Gather every line in the records below that contains the word "built".

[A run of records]

☆ ☆ ☆

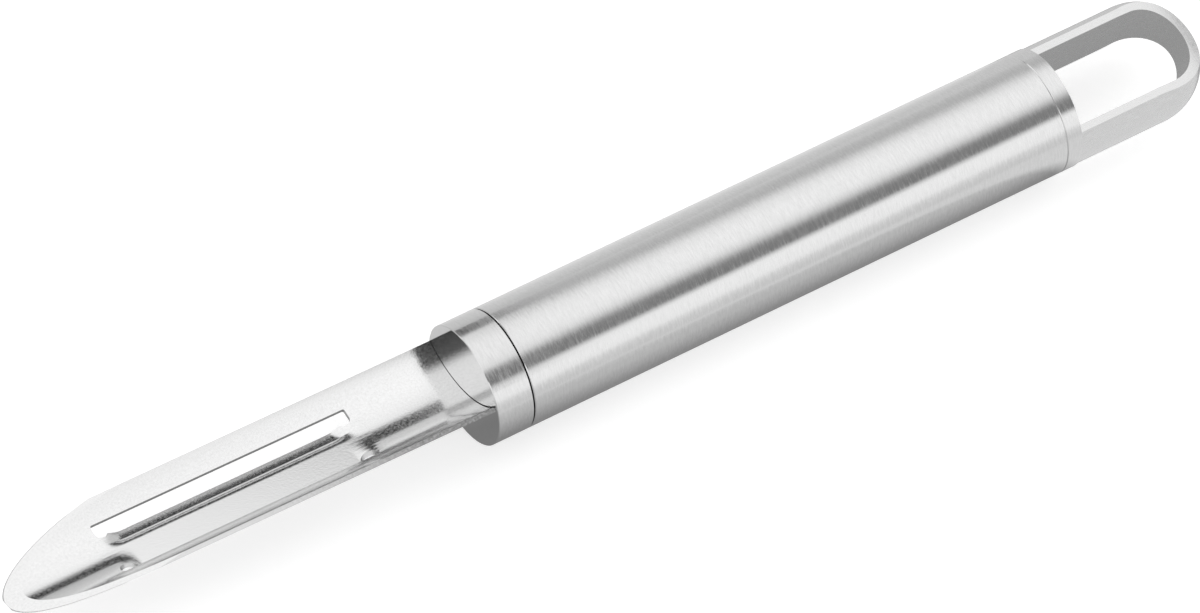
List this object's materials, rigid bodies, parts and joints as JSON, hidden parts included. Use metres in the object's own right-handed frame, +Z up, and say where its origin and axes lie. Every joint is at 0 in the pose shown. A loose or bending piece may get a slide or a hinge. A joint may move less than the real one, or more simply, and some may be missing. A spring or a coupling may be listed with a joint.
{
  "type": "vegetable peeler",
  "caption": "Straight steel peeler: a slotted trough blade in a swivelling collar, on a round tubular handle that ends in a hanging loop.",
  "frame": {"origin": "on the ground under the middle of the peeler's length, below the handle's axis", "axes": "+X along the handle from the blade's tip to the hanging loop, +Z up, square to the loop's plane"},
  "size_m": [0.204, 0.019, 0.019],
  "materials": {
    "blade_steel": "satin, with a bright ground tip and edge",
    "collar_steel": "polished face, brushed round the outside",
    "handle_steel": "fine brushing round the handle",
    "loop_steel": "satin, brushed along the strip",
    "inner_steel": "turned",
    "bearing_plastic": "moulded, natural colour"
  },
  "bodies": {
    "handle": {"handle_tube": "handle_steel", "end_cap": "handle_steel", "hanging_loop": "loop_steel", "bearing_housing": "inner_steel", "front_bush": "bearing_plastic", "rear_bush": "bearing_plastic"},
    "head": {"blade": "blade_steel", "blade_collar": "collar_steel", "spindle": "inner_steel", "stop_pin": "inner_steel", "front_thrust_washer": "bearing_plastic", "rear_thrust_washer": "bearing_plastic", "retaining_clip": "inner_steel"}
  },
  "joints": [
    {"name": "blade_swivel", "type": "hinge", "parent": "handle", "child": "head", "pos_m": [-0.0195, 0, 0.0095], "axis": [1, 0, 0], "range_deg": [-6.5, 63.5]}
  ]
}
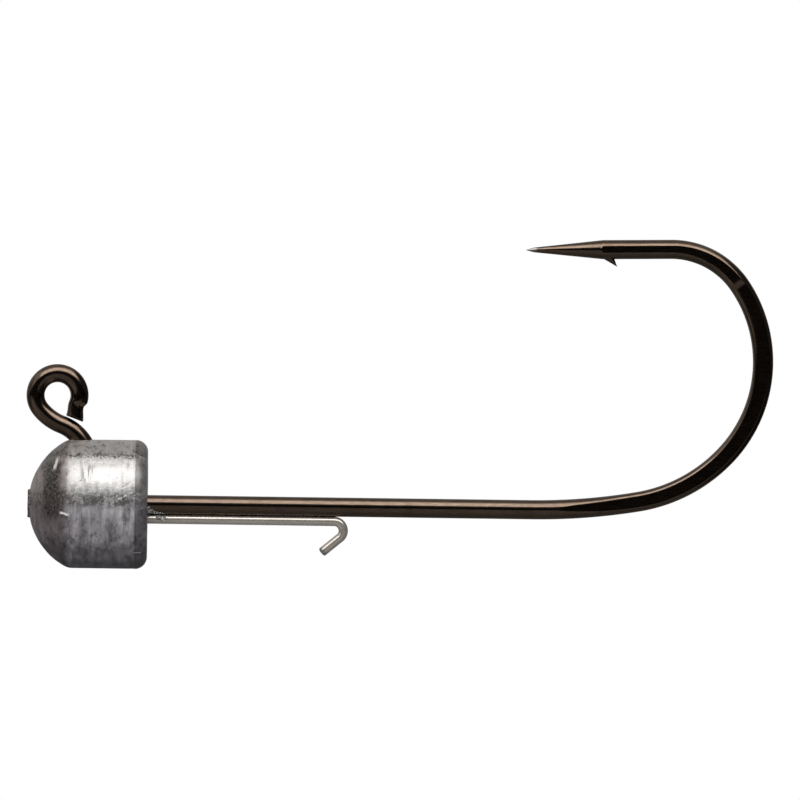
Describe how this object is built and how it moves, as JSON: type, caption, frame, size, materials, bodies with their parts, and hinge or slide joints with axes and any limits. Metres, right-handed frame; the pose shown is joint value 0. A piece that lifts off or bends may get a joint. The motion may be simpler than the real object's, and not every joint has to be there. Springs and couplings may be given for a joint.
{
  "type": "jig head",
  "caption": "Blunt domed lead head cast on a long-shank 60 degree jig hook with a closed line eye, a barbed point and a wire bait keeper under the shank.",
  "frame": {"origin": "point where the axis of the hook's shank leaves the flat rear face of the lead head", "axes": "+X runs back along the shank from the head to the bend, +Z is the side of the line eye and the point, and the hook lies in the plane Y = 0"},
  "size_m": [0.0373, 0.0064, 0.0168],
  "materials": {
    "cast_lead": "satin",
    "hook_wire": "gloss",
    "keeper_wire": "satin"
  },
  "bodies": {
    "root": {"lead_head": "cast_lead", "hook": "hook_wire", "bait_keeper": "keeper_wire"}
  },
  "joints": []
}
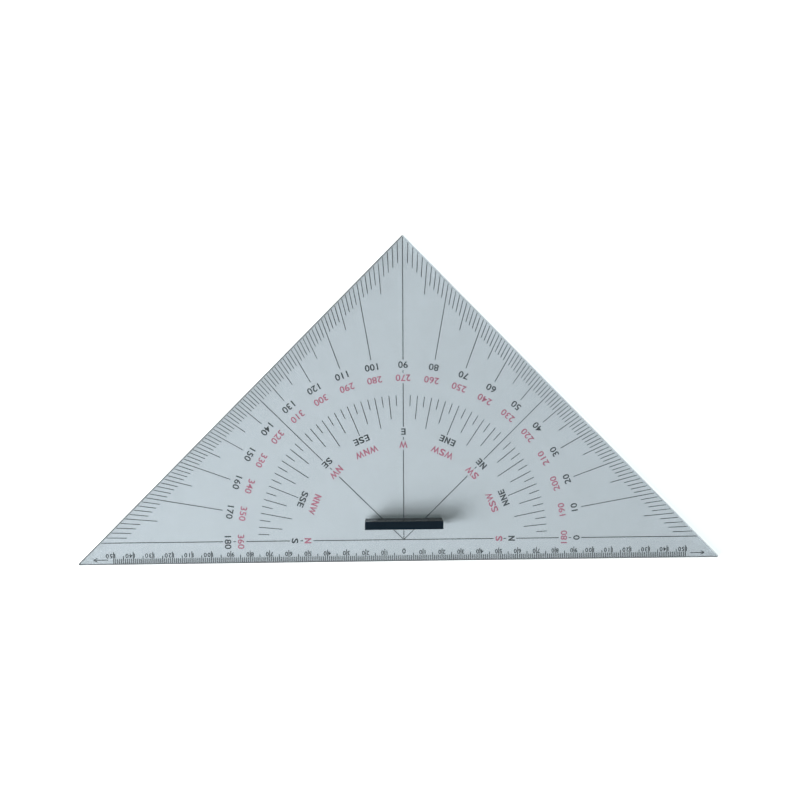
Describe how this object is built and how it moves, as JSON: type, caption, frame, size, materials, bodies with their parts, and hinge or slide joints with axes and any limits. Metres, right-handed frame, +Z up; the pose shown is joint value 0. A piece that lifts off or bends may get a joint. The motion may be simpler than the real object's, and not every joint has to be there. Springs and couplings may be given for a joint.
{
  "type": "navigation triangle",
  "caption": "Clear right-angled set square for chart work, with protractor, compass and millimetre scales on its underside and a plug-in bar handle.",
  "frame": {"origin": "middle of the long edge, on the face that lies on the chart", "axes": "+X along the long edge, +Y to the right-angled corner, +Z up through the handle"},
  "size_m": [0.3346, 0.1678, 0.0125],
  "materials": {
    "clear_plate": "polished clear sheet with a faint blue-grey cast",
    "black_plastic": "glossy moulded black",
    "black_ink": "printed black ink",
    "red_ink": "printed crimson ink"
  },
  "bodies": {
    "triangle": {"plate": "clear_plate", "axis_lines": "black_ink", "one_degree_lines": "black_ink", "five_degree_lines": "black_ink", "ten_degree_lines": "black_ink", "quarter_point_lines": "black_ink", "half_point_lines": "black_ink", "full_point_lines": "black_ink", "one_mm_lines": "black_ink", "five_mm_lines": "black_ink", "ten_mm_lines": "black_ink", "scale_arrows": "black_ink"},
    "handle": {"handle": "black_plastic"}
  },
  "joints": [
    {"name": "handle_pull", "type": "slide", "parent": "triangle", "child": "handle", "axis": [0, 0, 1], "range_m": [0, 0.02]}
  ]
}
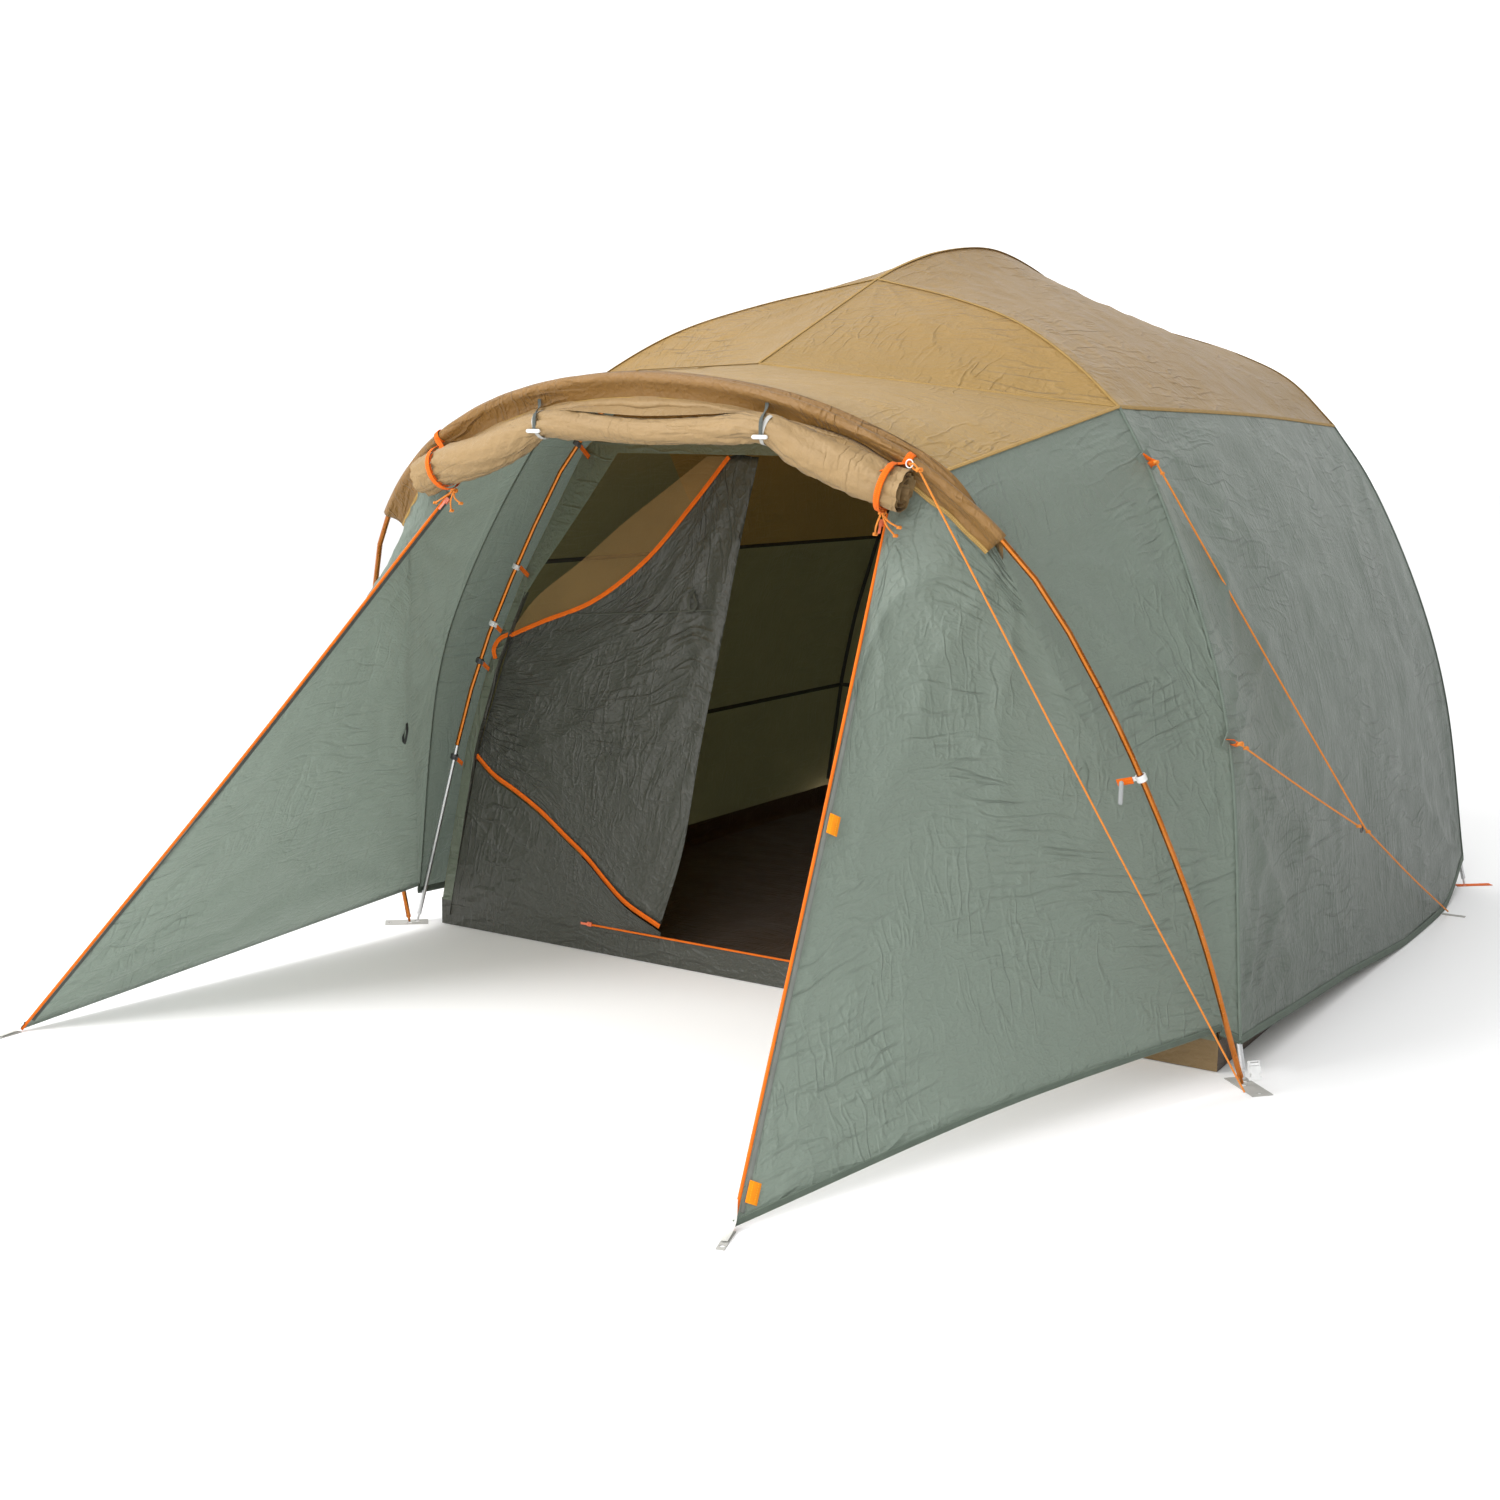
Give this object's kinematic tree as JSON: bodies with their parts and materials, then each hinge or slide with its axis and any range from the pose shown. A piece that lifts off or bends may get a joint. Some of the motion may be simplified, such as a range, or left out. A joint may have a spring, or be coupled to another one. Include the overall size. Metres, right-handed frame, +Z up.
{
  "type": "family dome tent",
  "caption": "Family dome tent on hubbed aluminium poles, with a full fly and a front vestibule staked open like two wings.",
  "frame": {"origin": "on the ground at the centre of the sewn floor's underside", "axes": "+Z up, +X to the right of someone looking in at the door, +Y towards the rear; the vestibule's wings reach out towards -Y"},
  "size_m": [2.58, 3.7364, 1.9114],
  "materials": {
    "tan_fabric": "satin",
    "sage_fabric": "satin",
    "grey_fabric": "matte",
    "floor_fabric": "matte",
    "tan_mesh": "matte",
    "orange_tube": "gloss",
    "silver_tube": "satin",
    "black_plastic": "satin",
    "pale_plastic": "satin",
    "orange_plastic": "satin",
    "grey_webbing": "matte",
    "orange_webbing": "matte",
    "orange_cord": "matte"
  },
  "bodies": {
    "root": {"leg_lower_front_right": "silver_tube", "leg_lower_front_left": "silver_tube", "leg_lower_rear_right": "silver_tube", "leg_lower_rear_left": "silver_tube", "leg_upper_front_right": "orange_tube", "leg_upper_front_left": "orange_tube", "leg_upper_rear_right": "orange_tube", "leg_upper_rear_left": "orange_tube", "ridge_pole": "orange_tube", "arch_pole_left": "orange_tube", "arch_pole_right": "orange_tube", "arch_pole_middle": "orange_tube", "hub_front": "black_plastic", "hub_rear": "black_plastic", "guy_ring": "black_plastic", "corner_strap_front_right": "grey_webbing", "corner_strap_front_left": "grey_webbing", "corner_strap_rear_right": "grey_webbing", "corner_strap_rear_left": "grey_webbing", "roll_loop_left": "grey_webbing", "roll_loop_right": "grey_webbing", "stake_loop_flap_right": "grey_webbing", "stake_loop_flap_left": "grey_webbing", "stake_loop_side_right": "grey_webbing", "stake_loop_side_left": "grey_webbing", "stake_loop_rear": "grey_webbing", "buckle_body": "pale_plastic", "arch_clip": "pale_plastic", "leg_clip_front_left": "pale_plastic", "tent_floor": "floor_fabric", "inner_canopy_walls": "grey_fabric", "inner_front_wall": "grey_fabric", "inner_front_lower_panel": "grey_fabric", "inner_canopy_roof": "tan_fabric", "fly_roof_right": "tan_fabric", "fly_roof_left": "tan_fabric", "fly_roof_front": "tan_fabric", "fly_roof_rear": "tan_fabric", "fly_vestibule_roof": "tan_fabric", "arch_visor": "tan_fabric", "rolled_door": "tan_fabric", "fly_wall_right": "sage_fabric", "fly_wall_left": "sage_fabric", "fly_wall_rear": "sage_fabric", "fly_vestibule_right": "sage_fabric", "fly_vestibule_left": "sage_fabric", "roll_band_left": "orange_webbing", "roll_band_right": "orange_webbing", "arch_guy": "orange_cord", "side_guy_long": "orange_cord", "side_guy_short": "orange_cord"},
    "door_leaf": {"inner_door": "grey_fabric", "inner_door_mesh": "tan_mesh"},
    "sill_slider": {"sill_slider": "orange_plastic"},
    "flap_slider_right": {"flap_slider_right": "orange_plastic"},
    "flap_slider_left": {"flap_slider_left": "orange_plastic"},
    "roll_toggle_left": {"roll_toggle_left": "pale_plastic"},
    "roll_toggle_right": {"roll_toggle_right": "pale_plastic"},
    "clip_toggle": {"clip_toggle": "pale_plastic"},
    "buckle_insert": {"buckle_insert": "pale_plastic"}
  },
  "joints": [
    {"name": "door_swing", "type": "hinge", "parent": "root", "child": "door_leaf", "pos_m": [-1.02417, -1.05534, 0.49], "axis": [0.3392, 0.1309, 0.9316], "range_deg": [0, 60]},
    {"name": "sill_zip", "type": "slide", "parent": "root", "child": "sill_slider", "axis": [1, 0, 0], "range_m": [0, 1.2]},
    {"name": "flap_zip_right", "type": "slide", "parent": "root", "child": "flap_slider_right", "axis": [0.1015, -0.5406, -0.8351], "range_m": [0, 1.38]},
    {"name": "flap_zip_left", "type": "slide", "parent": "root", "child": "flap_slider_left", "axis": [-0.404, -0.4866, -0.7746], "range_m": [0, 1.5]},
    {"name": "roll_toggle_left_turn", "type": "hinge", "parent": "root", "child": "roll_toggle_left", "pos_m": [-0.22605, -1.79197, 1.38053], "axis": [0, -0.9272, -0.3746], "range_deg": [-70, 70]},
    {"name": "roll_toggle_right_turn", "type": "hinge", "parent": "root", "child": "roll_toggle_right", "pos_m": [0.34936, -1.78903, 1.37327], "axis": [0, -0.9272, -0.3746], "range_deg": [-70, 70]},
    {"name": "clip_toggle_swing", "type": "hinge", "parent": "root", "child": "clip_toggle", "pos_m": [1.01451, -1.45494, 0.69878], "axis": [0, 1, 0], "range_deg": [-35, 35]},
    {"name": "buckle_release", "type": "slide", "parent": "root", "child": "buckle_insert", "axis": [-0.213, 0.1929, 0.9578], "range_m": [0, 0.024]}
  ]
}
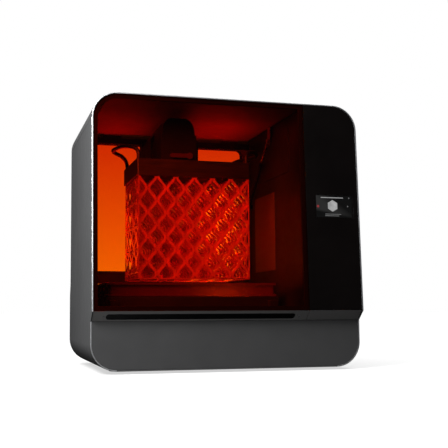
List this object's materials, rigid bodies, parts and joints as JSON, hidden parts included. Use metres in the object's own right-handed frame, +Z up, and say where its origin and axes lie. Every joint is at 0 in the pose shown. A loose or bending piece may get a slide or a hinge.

☆ ☆ ☆

• The output
Describe how this object is built and how it moves, as JSON: type, caption, frame, size, materials, bodies with their parts, and hinge or slide joints with axes and any limits. Metres, right-handed frame; the pose shown is joint value 0. A piece that lifts off or bends may get a joint. The motion may be simpler than the real object's, and not every joint has to be there. Springs and couplings may be given for a joint.
Describe how this object is built and how it moves, as JSON: type, caption, frame, size, materials, bodies with their parts, and hinge or slide joints with axes and any limits. Metres, right-handed frame, +Z up; the pose shown is joint value 0. A piece that lifts off or bends may get a joint. The motion may be simpler than the real object's, and not every joint has to be there. Springs and couplings may be given for a joint.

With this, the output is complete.